Her baptism of fire, she said in the letter, was when she was told by a fellow finance executive about a special board meeting at which SAA’s corporate plan was to be approved, two days before it sat on March 22.

“I had not been told anything about the board meeting … I got to the meeting and found there was an agenda and pack that had not been sent to me. There were about eight items on the agenda, with my name listed as presenter on them, and I saw them for the first time at the meeting. Again, I appeared foolish before the board because information was withheld from me,” she wrote.

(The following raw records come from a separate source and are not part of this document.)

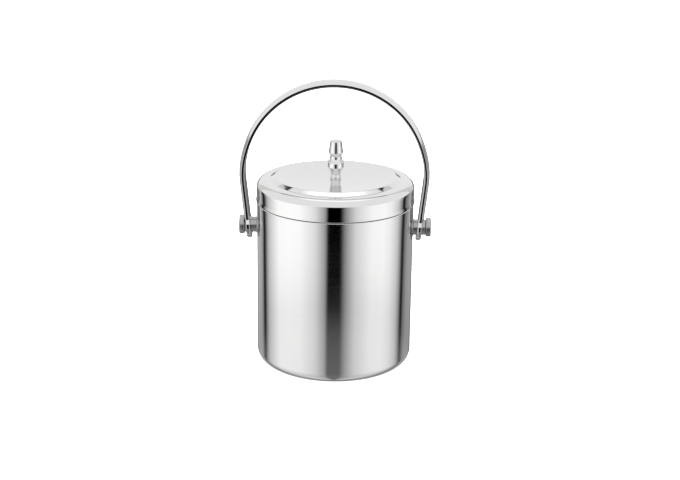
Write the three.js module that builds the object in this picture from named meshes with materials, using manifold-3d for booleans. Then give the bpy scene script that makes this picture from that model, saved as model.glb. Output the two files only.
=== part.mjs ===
// Double-wall ice bucket with a lift-off cap lid, a turned knob and a swinging strap bail.
// Millimetres, +Z up, origin at the centre of the base. The bail swings about an axis along X.
import * as THREE from "three";
import { mergeVertices } from "three/addons/utils/BufferGeometryUtils.js";
import Module from "manifold-3d";

// Body
const sheet = 0.8; // wall thickness of every drawn steel shell
const bodyRadius = 64.6;
const baseFillet = 8.6;
const shoulderRadius = 1;
const shoulderTop = 137.2;
const neckRadius = 61.9;
const neckTop = 150.4;
const standInner = 51.2; // inner edge of the ring that the bucket stands on
const baseRecess = 1.6;
const baseFlangeRadius = 44;
const baseDiscRadius = 49.9;
const baseDiscThickness = 0.7;

// Liner
const linerRadius = 58.2;
const linerFloor = 6;
const linerFillet = 4.5;
const rimGap = 0.2; // between the rolled rim and the neck that it covers
const rimOuter = 63;
const rimDrop = 2.2;

// Lid
const lidRadius = 65;
const lidTop = 155.6;
const lidFillet = 7;
const hemBottom = 137.6;
const hemHeight = 3.2;
const hemFlare = 0.5;
const crestRise = 2.7; // the raised ring round the lid's dished middle
const crestRadius = 48.8;
const stepOuter = 53.4;
const dishDepth = 2.7;
const lidHoleRadius = 3;
const sealInner = 54.5;
const sealOuter = 59.2;

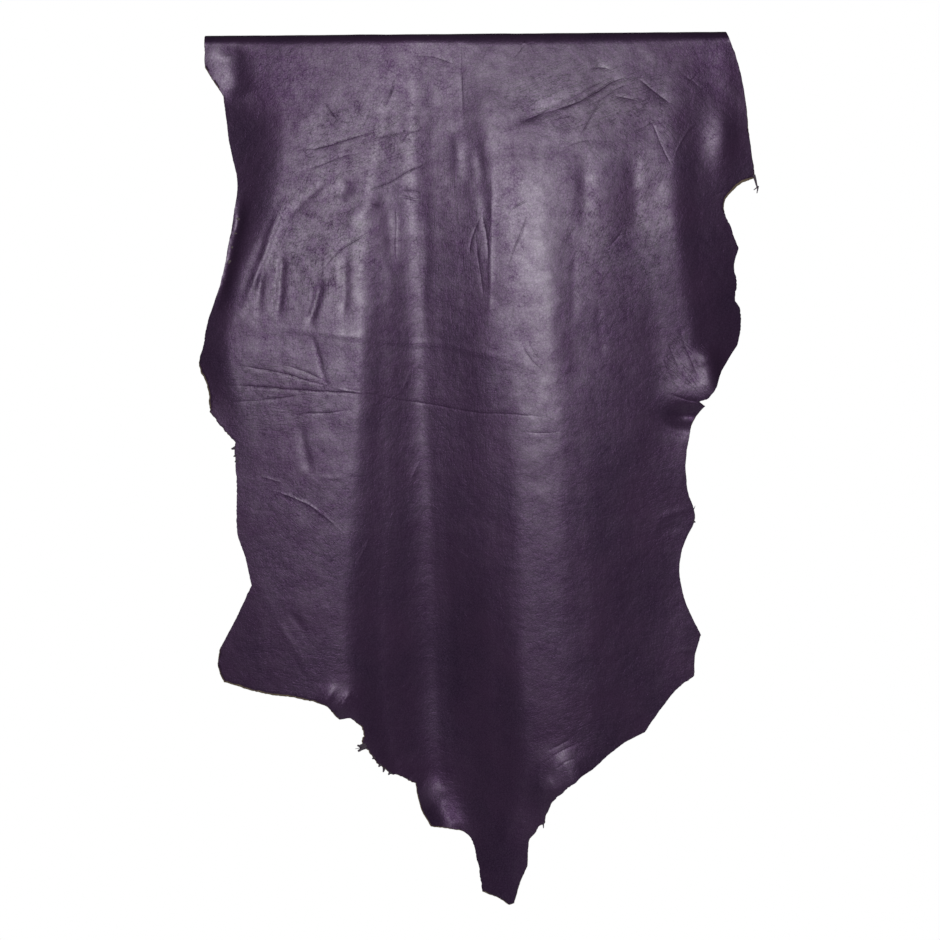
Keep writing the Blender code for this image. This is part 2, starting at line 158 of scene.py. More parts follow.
# How far each fold of the front fall lies from the middle, and how far forward it
# stands, both in mm, at each of the levels below the crest.
LEVELS = (0, 60, 130, 230, 340, 435, 545, 670, 795, 915, 1030, 1125, 1205)
FOLDS = {
    "left margin": ((-366, 0), (-362, -3.5), (-332, -13), (-322, -9), (-346, -4), (-374, -6),
        (-342, 2), (-323, 3), (-323, 2), (-345, -2), (-345, -8), (-300, -20), (-250, -28)),
    "left ridge": ((-290, 0), (-250, 0), (-246, 0), (-262, 1), (-310, 3), (-326, 4), (-300, 4),
        (-280, 4.5), (-282, 5), (-285, 3), (-285, 0), (-240, -16), (-190, -20)),
    "left face": ((-200, 0), (-200, 0), (-200, 0), (-205, 1), (-220, 2), (-226, 3), (-226, 4),
        (-226, 5), (-232, 6), (-228, 6), (-215, 0), (-180, -14), (-130, -20)),
    "left crest": ((-124, 0), (-124, 0), (-124, 0), (-144, 1), (-154, 2), (-154, 3), (-162, 3),
        (-170, 4), (-180, 5), (-172, 5), (-130, -8), (-90, -16), (-60, -24)),
    "left slope": ((-92, 0), (-92, -1), (-98, -2), (-110, -2.5), (-112, -3.5), (-112, -5),
        (-114, -6.5), (-116, -8), (-122, -11), (-120, -14), (-96, -20), (-60, -22), (-36, -27)),
    "spine valley": ((-70, 0), (-72, -2), (-74, -4), (-74, -6), (-70, -9.5), (-67, -13),
        (-63, -16), (-58, -20), (-55, -27), (-52, -34), (-46, -34), (-26, -28), (-10, -27)),
    "spine rise": ((-46, 0), (-46, -1), (-46, -2), (-46, -3.5), (-44, -7), (-42, -10),
        (-40, -13), (-37, -17), (-36, -24.5), (-34, -31), (-26, -31), (-12, -26), (0, -25)),
    "spine terrace": ((-10, 0), (-9, 0), (-8, 0.5), (-8, 0.5), (-10, -2), (-12, -4.5),
        (-13, -8), (-12, -11), (-10, -17), (-8, -22), (0, -24), (4, -21), (12, -21)),
    "spine edge": ((34, 0), (34, 2), (34, 5), (34, 6), (34, 4.5), (34, 4), (34, 2), (34, -0.5),
        (32, -3), (32, -7), (34, -11), (28, -12), (26, -16)),
    "right shoulder": ((66, 0), (66, 2), (66, 5), (66, 7.5), (68, 7.5), (70, 7), (72, 7),
        (74, 6.5), (74, 6), (78, 6.5), (80, 4), (44, -6), (40, -11)),
    "right crest": ((100, 0), (100, 2), (100, 4.5), (100, 7.5), (104, 8), (112, 8), (122, 9),
        (120, 8), (120, 7.5), (122, 8), (124, 6), (66, -1), (56, -7)),
    "flank slope": ((146, 0), (146, 2), (146, 4), (146, 6), (148, 5.5), (150, 5), (156, 6.5),
        (156, 5), (158, 4), (156, 5.5), (156, 5), (84, 0), (66, -5)),
    "flank ridge": ((185, 0), (185, 1), (188, 3.5), (190, 4.5), (192, 3), (194, 1.5),
        (196, 1.5), (196, -1.5), (198, -3), (190, 0), (178, 2), (98, -1), (76, -5)),
    "right hollow": ((220, 0), (220, 1), (224, 2.5), (232, 1.5), (230, 0), (228, -2.5),
        (228, -3), (228, -7), (228, -9), (214, -4.5), (194, -2), (114, -4), (88, -6)),
    "right brow": ((252, 0), (252, 0.5), (252, 2), (256, 1), (254, -1.5), (262, -6.5),
        (258, -7.5), (256, -11), (254, -13.5), (238, -8.5), (210, -6), (132, -8), (100, -8)),
    "right ridge": ((290, 0), (290, 0), (282, 1.5), (280, 1.5), (292, -3), (306, -8),
        (284, -9.5), (280, -14), (278, -16.5), (258, -11.5), (224, -9), (148, -11), (114, -10)),
    "right lip": ((335, 0), (335, -2), (322, -3), (320, -5.5), (326, -10), (332, -14),
        (304, -10.5), (298, -15.5), (298, -18), (276, -13.5), (238, -12), (190, -18),
        (160, -18)),
    "right margin": ((366, 0), (372, -3.5), (388, -9), (372, -14), (372, -22), (378, -29),
        (316, -11.5), (313, -17), (318, -20), (304, -16), (256, -16), (224, -24), (190, -24)),
}
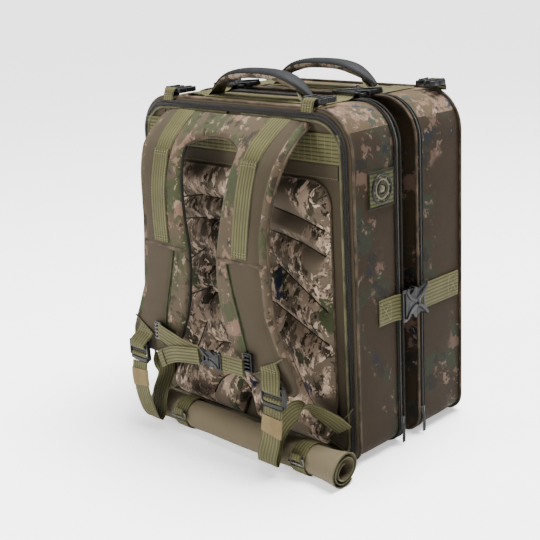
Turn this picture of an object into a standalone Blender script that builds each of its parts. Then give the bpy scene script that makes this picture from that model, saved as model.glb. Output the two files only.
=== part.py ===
"""Tackle backpack: two box-shaped modules joined by four side-release buckles, with a padded
harness on the back module and a clamshell lid on the front one.

Metres, +Z up. X runs across the width, the harness faces -Y and the front module is on +Y.
The origin is the middle of the underside of the back module."""
import bpy
import bmesh
import math
import numpy as np

for old in list(bpy.data.objects):
    bpy.data.objects.remove(old, do_unlink=True)

# driving dimensions
WIDTH = 0.440            # across both modules
HEIGHT = 0.522           # floor to the top fabric
BACK_Y0, BACK_Y1 = -0.054, 0.054     # back module
FRONT_Y0, FRONT_Y1 = 0.092, 0.208    # front module
R_TOP, R_LOW = 0.060, 0.028          # corner radii of the modules
WALL = 0.005             # padded fabric wall
BASE = 0.0032            # black base sheet
GAP = 0.0004             # clearance between touching pieces
WEB = 0.0018             # webbing thickness
WEB_WIDE = 0.038         # main webbing
WEB_NARROW = 0.025       # sternum and accessory webbing
BUCKLE_L, BUCKLE_W, BUCKLE_T = 0.062, 0.050, 0.012
TOP_X = 0.128            # top bridging straps, from the middle
SIDE_Z = 0.224           # side bridging straps, above the floor
STRAP_T = 0.013          # shoulder strap foam
ROLL_R = 0.0235          # rolled harness cover
HANDLE_RISE = 0.040


def material(name, colour, rough=0.7, metal=0.0):
    m = bpy.data.materials.new(name)
    m.use_nodes = True
    shader = m.node_tree.nodes["Principled BSDF"]
    shader.inputs["Base Color"].default_value = (*colour, 1)
    shader.inputs["Roughness"].default_value = rough
    shader.inputs["Metallic"].default_value = metal
    return m


OLIVE, CAMO, PAD, BLACK, STEEL, COVER, GREY = (
    (0.20, 0.19, 0.09), (0.10, 0.078, 0.055), (0.21, 0.17, 0.12), (0.03, 0.03, 0.032),
    (0.55, 0.55, 0.56), (0.19, 0.15, 0.10), (0.09, 0.09, 0.10))


def add(name, verts, faces, colour, rough=0.7, metal=0.0, origin=(0, 0, 0)):
    """A mesh object from points in the row frame, with its origin at the joint if it has one."""
    o = np.asarray(origin, float)
    mesh = bpy.data.meshes.new(name)
    mesh.from_pydata([tuple(np.asarray(v, float) - o) for v in verts], [], faces)
    bm = bmesh.new()
    bm.from_mesh(mesh)
    bmesh.ops.recalc_face_normals(bm, faces=bm.faces)
    bm.to_mesh(mesh)
    bm.free()
    obj = bpy.data.objects.new(name, mesh)
    obj.location = origin
    bpy.context.scene.collection.objects.link(obj)
    mesh.materials.append(material(name, colour, rough, metal))
    return obj


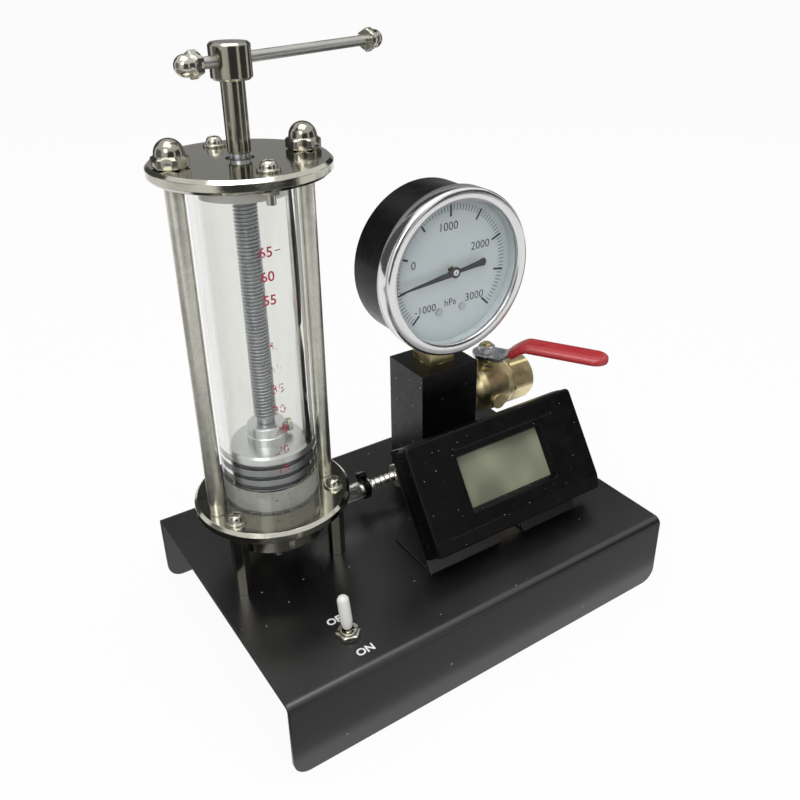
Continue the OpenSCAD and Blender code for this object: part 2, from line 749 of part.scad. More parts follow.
module spindle_head() {
    color([0.8, 0.79, 0.76]) at_tower() difference() {
        translate([0, 0, head_lo]) chamfered_disc(head_r, head_h, 0.7);
        translate([0, 0, head_lo - cut]) cylinder(r = spigot_r + thread_gap, h = spigot_h + cut + 0.1);
        at_bar() cylinder(r = bar_hole_r, h = 2 * head_r + 2 * cut, center = true);
    }
}
module tommy_bar() {
    color([0.78, 0.75, 0.68]) at_tower() at_bar() translate([0, 0, -bar_left - bar_end])
        cylinder(r = bar_r, h = bar_left + bar_right + 2 * bar_end);
}
module bar_nuts() {
    color([0.82, 0.8, 0.76]) at_tower() at_bar() {
        translate([0, 0, bar_right]) acorn_nut(m4_af, m4_nut_h, 3.2, 1.28, bar_r + thread_gap, bar_end + 0.1);
        translate([0, 0, -bar_left]) mirror([0, 0, 1])
            acorn_nut(m4_af, m4_nut_h, 3.2, 1.28, bar_r + thread_gap, bar_end + 0.1);
    }
}

// ---------- hose ----------
module hose() {
    color([0.85, 0.87, 0.87, 0.5]) along_x(hose_lo_x, hose_y, hose_z)
        ring(hose_r, hose_bore_r, hose_hi_x - hose_lo_x);
}
module cable_tie(x, turn) {
    along_x(x, hose_y, hose_z) rotate([0, 0, turn]) {
        ring(hose_r + 1, hose_r + 0.02, 2.6);
        translate([-hose_r - 3.3, -2, -0.4]) cube([2.6, 4, 3.4]);
    }
}
module cable_ties() {
    color([0.05, 0.05, 0.05]) {
        cable_tie(hose_hi_x - 4.4, -25);
        cable_tie(hose_lo_x + 3, 100);
    }
}

// ---------- manifold ----------
module manifold_block() {
    color([0.06, 0.06, 0.065]) difference() {
        translate([block_x - block_w / 2, block_y - block_d / 2, base_h])
            cube([block_w, block_d, block_h]);
        translate([block_x, block_y, hose_z]) cylinder(r = duct_r, h = block_h);
        translate([block_x, block_y, block_hi - stem_thread_l - 0.5])
            cylinder(r = stem_thread_r + thread_gap, h = stem_thread_l + 0.5 + cut);
        along_x(block_l_side - cut, block_y, hose_z) cylinder(r = duct_r, h = block_w / 2 + cut);
        along_x(block_l_side - cut, block_y, hose_z) cylinder(r = port_r + thread_gap, h = 7.2 + cut);
        along_x(block_x, block_y, valve_z) cylinder(r = duct_r, h = block_w / 2 + cut);
        along_x(block_r_side - inlet_l - 0.2, block_y, valve_z)
            cylinder(r = inlet_r + thread_gap, h = inlet_l + 0.2 + cut);
        at_block_screws(base_h - cut) cylinder(r = m3_r + thread_gap, h = m3_grip + 0.5 + cut);
    }
}
module block_barb() {
    color([0.78, 0.77, 0.74]) difference() {
        union() {
            along_x(block_l_side - eps, block_y, hose_z) cylinder(r = port_r, h = 7 + eps);
            along_x(block_l_side - barb_hex_h, block_y, hose_z) hex(barb_hex_af, barb_hex_h);
            translate([block_l_side - barb_hex_h, block_y, hose_z]) rotate([0, -90, 0])
                barb(barb_out - barb_hex_h, 7);
        }
        along_x(block_l_side - 2 * barb_out, block_y, hose_z)
            cylinder(r = elbow_bore_r, h = 3 * barb_out);
    }
}

// ---------- ball valve ----------
module at_stem(z = 0) { translate([stem_x, block_y, z]) children(); }
module valve_body() {
    color([0.72, 0.6, 0.34]) difference() {
        union() {
            along_x(block_r_side - inlet_l, block_y, valve_z) cylinder(r = inlet_r, h = inlet_l + 1);
            along_x(block_r_side, block_y, valve_z) rotate_extrude() polygon([[0, 0], [8, 0],
                [8.6, 1], [8.6, 4], [10.2, 6.4], [body_r, 9], [body_r, stem_out + 5],
                [10.2, valve_out - end_l - 1], [10.2, valve_out - end_l], [0, valve_out - end_l]]);
            at_stem(valve_z) cylinder(r = valve_neck_r, h = valve_neck_hi - valve_z);
            translate([stem_x - 1, block_y - body_r - 0.6, valve_z - 3]) rotate([-90, 0, 0])
                cylinder(r = 3.4, h = 4);
        }
        along_x(block_r_side - inlet_l - cut, block_y, valve_z) cylinder(r = valve_bore_r, h = valve_out);
        along_x(stem_x - ball_r - seat_t + 1, block_y, valve_z)
            cylinder(r = cavity_r, h = valve_out);
        at_stem(valve_z) cylinder(r = stem_r + run_gap, h = 40);
    }
}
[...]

Other alleged cases include being given an incorrect agenda for a meeting with the finance minister, so that she was unable to contribute to the meeting, and an allegation that Jarana told the board’s finance committee, in a meeting one day after she had taken over as interim chief financial officer, that she had not done her work when in fact she had been told the work was not required for the meeting.

According to the submissions, five days after a preliminary meeting with Jarana, Mgoduso and Kingston to discuss the email, she was told by Jarana by phone that SAA had found an interim chief financial officer.

The next day, on April 12, SAA confirmed that Head would take over as interim chief financial officer, which reportedly made Mgoduso panic.

The Mail & Guardian has seen an email from Mgoduso to her board colleagues questioning how and under whose authority Head was made acting chief financial officer, instead of strategic corporate finance adviser to the chief executive, as the board had resolved.

She wrote: “When did that change and under which authority?

“What has happened to the issues raised by the acting CFO [Sonjani]?

“I asked to know what Bob’s [Head’s] KPIs [key performance areas] would be and I have received nothing yet.”